Apparently, the White House legal counsel and ethics advisers slept through internal White House conversations about Doral. Are there no adults left in the White House capable of providing sober advice to the President to avoid ethical train wrecks? In the end, it was congressional outrage that compelled the White House to reverse course on Doral.

No amount of procedural hand-wringing about the impeachment inquiry will change these stubborn facts.

Yes, there are problems with the process that House Democrats have employed: There should be a formal vote to open the Impeachment Inquiry, more of these proceedings should held in the open for transparency’s sake and rushing the investigation could erode public confidence in the process.

Moreover, Republican stunts in the House and Senate, like storming the House Sensitive Compartmented Information Facility (SCIF) and introducing meaningless, futile Senate resolutions denouncing activities in the House will not change the trajectory of this impeachment investigation.
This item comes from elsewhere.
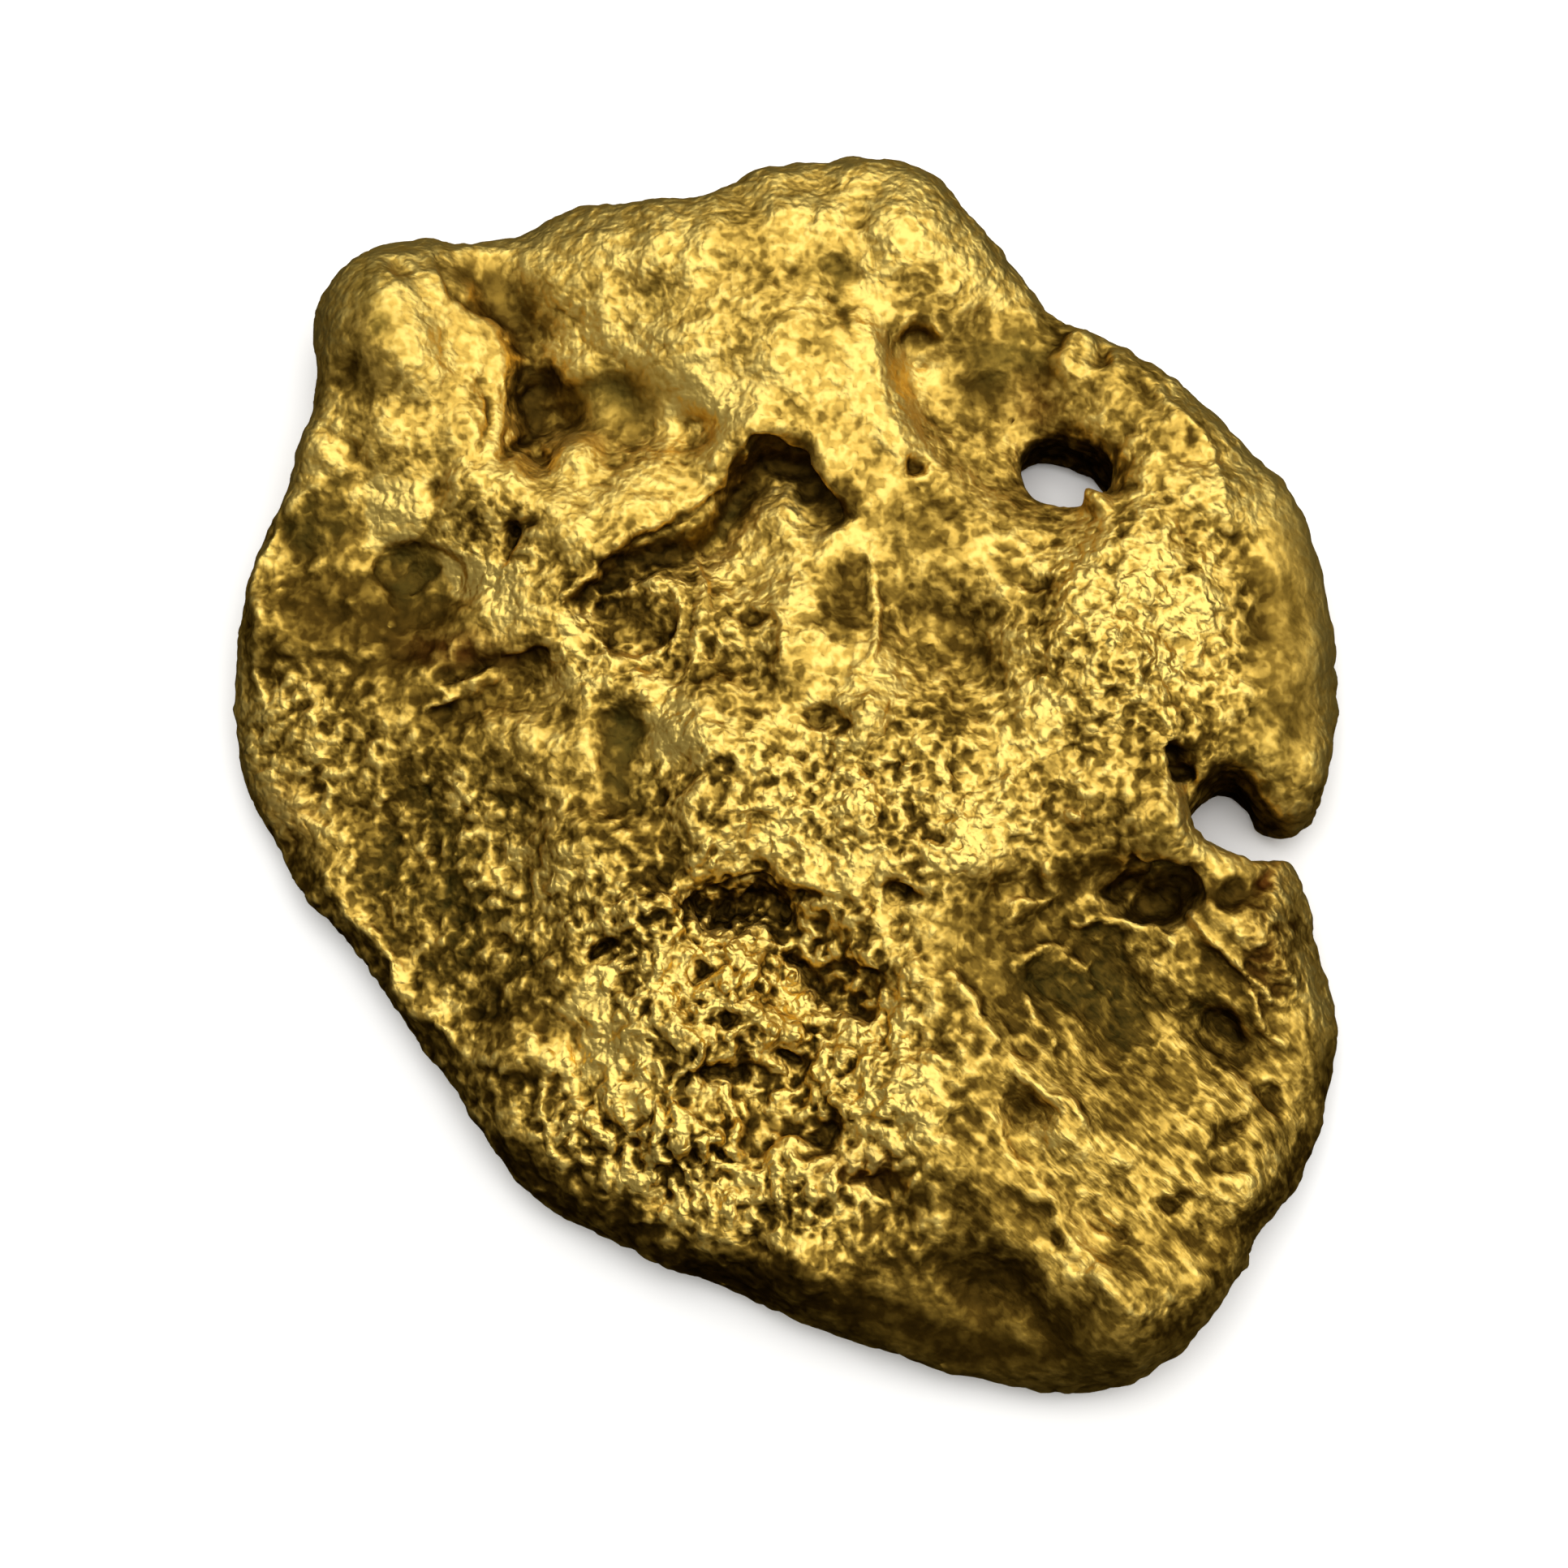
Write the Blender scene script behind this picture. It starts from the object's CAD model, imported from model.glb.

The House isn’t going to bend to a procedural objection from the Senate.

To my Republican congressional colleagues and dear friends with whom I served until last year: President Trump takes your loyalty for granted and mocks your support. It’s time to stand up, reclaim your institutional prerogatives, protect your legacy and do what is best for our country.

Good people can disagree on impeachment and removal from office under the circumstances as we currently understand them; overturning an election outcome must never be taken lightly or haphazardly. Members of Congress should refrain from declaring their positions and passing judgment on impeachment before all the facts relating to the President’s conduct are gathered.

In the meantime, and for those who have no formal role in the impeachment process, nothing should prevent us from calling out presidential misconduct, abuse of power and stating what we know to be rotten and wrong.